Given the limited number of published population-based interventions in this setting , we conducted a study to describe the impact of an intervention to increase the adoption of multiple physical activity promoting policies and practices in childcare services. What distinguished this study from previous research is the scale of the intervention and its assessment of setting wide adoption of these practices. We also sought to determine the impact of the intervention on childcare service manager’s knowledge of physical activity recommendations and the acceptability of the intervention strategies to managers.
Study design and setting
A quasi experimental study was conducted in centre based childcare centers in the state of New South Wales (NSW), Australia. All centre based childcare services in one region (Hunter New England) were offered the intervention. Randomly selected childcare services in the remainder of the state acted as a comparison and were exposed to a separate government physical activity intervention. The intervention region involved a large non-metropolitan area (more than 130 000 km2) encompassing urban and rural communities (based on the Australian Standard Geographic Classification system)  with a population of 60,970 children aged 0–5 years (12% of NSW 0–5 year old population and 23% of the state’s Indigenous children aged 0–4) .
The comparison region of NSW has an area of 801 305 km2 and includes major cities, inner regional centers, outer regional centers, remote and very remote areas. NSW has a population of 506 095 children aged 0–5 years (33% of the Australian children’s population and 31% of the country’s Indigenous children) .The study was approved by the Hunter New England Human Research Ethics Committee (HNEHREC 06/07/26/4.04).
Sample and recruitment
The sampling frame consisted of all centre based childcare services in the state as recorded by the licensing agency for such services.
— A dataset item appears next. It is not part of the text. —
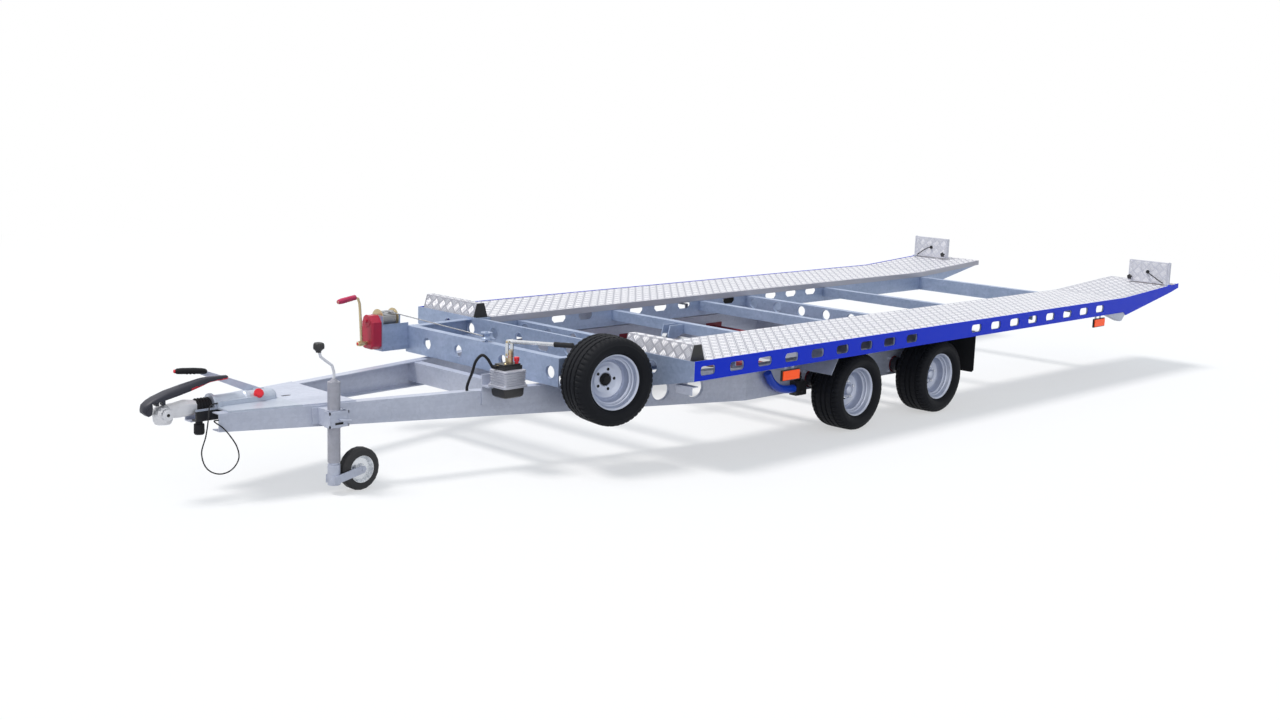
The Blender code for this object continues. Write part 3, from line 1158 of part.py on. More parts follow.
# Route of the winch rope from the drum to the pulley
ROPE_ROUTE = ((WINCH_BEAM_X + 0.106, WINCH_Y, DRUM_Z + 0.0393), (WINCH_BEAM_X - 0.003, PULLEY_Y + 0.0037, WINCH_BEAM_Z[1] + 0.030))


def build_left_beam_load(trailer):
    trailer.piece('pump_tank', pump_tank(), 'cast_grey')
    trailer.piece('pump_head', pump_head(), 'black_plastic', round_form=True)
    trailer.cord('pump_hose', hose_route(), 0.007, 'rubber')
    trailer.piece('spare_bracket', spare_bracket(), 'galvanised')
    centre = (SPARE_X, SPARE_Y, SPARE_Z)
    axis = Vector((math.sin(BEAM_ANGLE), math.cos(BEAM_ANGLE), 0))
    trailer.piece('spare_tyre', tyre(centre, axis), 'tyre', round_form=True)
    trailer.piece('spare_rim', rim(centre, axis, spare=True), 'rim_silver', round_form=True)
    trailer.piece('jockey_clamp', jockey_clamp(), 'galvanised')
    y = jockey_y()
    trailer.joint('jockey_slide', (JOCKEY_X, y, BEAM_TOP - 0.086), 'trailer')
    trailer.joint('jockey_screw', (JOCKEY_X, y, JOCKEY_TUBE_Z[0]), 'jockey_slide')
    trailer.joint('jockey_castor', (JOCKEY_X, y, JOCKEY_TUBE_Z[0]), 'jockey_screw')
    wheel, centre = jockey_wheel()
    trailer.joint('jockey_axle', centre, 'jockey_castor')
    trailer.piece('jockey_tube', jockey_tube(), 'galvanised', 'jockey_slide', True)
    trailer.piece('jockey_inner', jockey_inner(), 'galvanised', 'jockey_screw', True)
    trailer.piece('jockey_fork', jockey_fork(), 'galvanised', 'jockey_castor')
    trailer.piece('jockey_wheel', wheel, 'tyre', 'jockey_axle', True)


def build_bed(trailer):
    trailer.joint('bed_pivot', (PIVOT_X, 0, PIVOT_Z), 'trailer')
    trailer.piece('side_rail_left', side_rail(), 'blue_paint', 'bed_pivot')
    trailer.piece('side_rail_right', mirrored(side_rail()), 'blue_paint', 'bed_pivot')
    trailer.piece('front_crossbeam', front_crossbeam(), 'galvanised', 'bed_pivot')
    trailer.piece('bed_ladder', bed_ladder(), 'galvanised', 'bed_pivot')
    trailer.piece('runway_left', runway(), 'tread_plate', 'bed_pivot')
    trailer.piece('runway_right', mirrored(runway()), 'tread_plate', 'bed_pivot')
    trailer.piece('wheel_stop_left', wheel_stop(), 'tread_plate', 'bed_pivot')
    trailer.piece('wheel_stop_right', mirrored(wheel_stop()), 'tread_plate', 'bed_pivot')


def build_winch(trailer):
    trailer.piece('winch_frame', winch_frame(), 'galvanised', 'bed_pivot')
    trailer.piece('winch_drum', winch_drum(), 'zinc_yellow', 'bed_pivot', True)
    trailer.piece('winch_housing', winch_housing(), 'winch_red', 'bed_pivot')
    trailer.piece('winch_crank', winch_crank(), 'zinc_yellow', 'bed_pivot', True)
    trailer.cord('winch_rope', ROPE_ROUTE, 0.003, 'steel_rope', 'bed_pivot', 0.12)


def lamp_cable_route(side):
    """From the plate's gland to the foot of its hinge."""
    base = deck_top(LAMP_PIN_X) + 0.006
    middle = LAMP_PIN_Y - 0.006 - LAMP_PLATE_WIDTH / 2
    face = LAMP_PIN_X + 0.012 + 0.012 + GAP
    height = base + LAMP_PLATE_HEIGHT / 2 - 0.003
    points = [(face, middle, height), (face + 0.008, middle, height), (face + 0.014, middle + 0.016, height - 0.004), (face + 0.012, middle + 0.055, height - 0.026),
              (face + 0.006, middle + 0.095, height - 0.052), (face - 0.003, LAMP_PIN_Y - 0.028, base + 0.008)]
    return [(x, side * y, z) for x, y, z in points]


def build_lamps(trailer):
    for label, side in (('left', 1), ('right', -1)):
        joint = f'lamp_pivot_{label}'
        trailer.joint(joint, (LAMP_PIN_X, side * LAMP_PIN_Y, deck_top(LAMP_PIN_X)), 'bed_pivot')
        plate, lamp = lamp_plate(), tail_lamp()
        if side < 0:
            plate, lamp = mirrored(plate), mirrored(lamp)
        trailer.piece(f'lamp_plate_{label}', plate, 'tread_plate', joint)
        trailer.piece(f'tail_lamp_{label}', lamp, 'lamp_lens', joint)
        trailer.cord(f'lamp_cable_{label}', lamp_cable_route(side), 0.0035, 'rubber', joint)


def build_cylinder(trailer):
    trailer.joint('cylinder_pivot', (BARREL_EYE_X, 0, BARREL_EYE_Z), 'trailer')
    trailer.piece('tilt_barrel', tilt_barrel(), 'dark_grey', 'cylinder_pivot', True)
    trailer.piece('tilt_rod', tilt_rod(), 'rim_silver', 'cylinder_pivot', True)


def main():
    remove_scene_objects()
    trailer = Trailer()
    trailer.joint('trailer', (-X_MID, 0, 0))
    build_chassis(trailer)
    build_wheels(trailer)
    build_nose(trailer)
    build_left_beam_load(trailer)
    build_bed(trailer)
    build_winch(trailer)
    build_lamps(trailer)
    build_cylinder(trailer)


main()
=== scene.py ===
"""Looks of the tilt-bed car hauler trailer: finishes, tyres, tread plate, fasteners, lamps and stage.

Metres, in the trailer's own frame: X forward, Y to the left, Z up from the ground.
"""
import json
import math

import bmesh
import bpy
from mathutils import Matrix, Vector


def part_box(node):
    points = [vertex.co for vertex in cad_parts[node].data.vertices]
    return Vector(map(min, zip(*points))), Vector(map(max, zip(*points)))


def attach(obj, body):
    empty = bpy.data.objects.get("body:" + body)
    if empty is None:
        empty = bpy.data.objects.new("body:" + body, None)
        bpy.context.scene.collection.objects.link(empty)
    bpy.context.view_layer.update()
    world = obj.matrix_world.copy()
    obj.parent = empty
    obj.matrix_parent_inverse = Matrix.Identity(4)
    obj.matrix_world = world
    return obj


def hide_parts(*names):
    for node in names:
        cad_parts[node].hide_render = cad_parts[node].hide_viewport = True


bl_info = {
    "name": "Car hauler trailer",
    "version": (1, 0, 0),
    "blender": (4, 5, 0),
    "location": "View3D > Sidebar > Trailer",
    "description": "Dresses the car hauler trailer",
    "category": "Object",
}

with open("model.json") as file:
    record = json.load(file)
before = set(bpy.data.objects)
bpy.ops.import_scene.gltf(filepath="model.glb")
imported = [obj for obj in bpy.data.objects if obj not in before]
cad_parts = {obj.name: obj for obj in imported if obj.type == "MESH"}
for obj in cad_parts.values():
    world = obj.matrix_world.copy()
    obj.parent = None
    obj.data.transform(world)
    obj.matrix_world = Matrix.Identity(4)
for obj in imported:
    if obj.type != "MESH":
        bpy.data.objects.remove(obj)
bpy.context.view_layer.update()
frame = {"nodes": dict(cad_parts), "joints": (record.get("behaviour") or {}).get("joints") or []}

JOINTS = {joint["name"]: joint for joint in frame["joints"]}
WHEELS = ("front_left", "front_right", "rear_left", "rear_right")
SIDES = (("left", 1), ("right", -1))
UP = Vector((0, 0, 1))
AHEAD = (1, 0, 0)
CROSSWISE = (0, 1, 0)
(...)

In this study centre based childcare services were defined as long day care services and preschools. In Australia, long day care services provide centre based care for eight or more hours per day for five days per week and usually enroll children aged from six weeks old up to six years. Preschools provide centre based care for six to eight hours per day and enroll children aged between three to six years. Both long day care services and preschools provide educational activities for children aged 3–5 years to assist in their preparation for school. Across Australia the role and function of preschools and long day care services are similar  and licensing and accreditation requirements regarding physical activity policies and practices identical . Furthermore research suggests that the current prevalence of implementation of physical activity promoting policies and practices for both services are alike . Those services catering solely for children with special needs such as intellectual or physical disabilities were excluded from the study (n = 28).
All eligible centre based childcare services (n = 338) located within the intervention region were invited to participate in the intervention. A ten percent simple random sample of eligible centre based childcare services in the remainder of the state were invited to participate in the study to serve as a comparison group (n = 268). Managers of all eligible services were sent a letter inviting them to participate in the study. Approximately two weeks after receipt of the letter, a trained research assistant telephoned each service to assess their interest in participation and confirm their eligibility.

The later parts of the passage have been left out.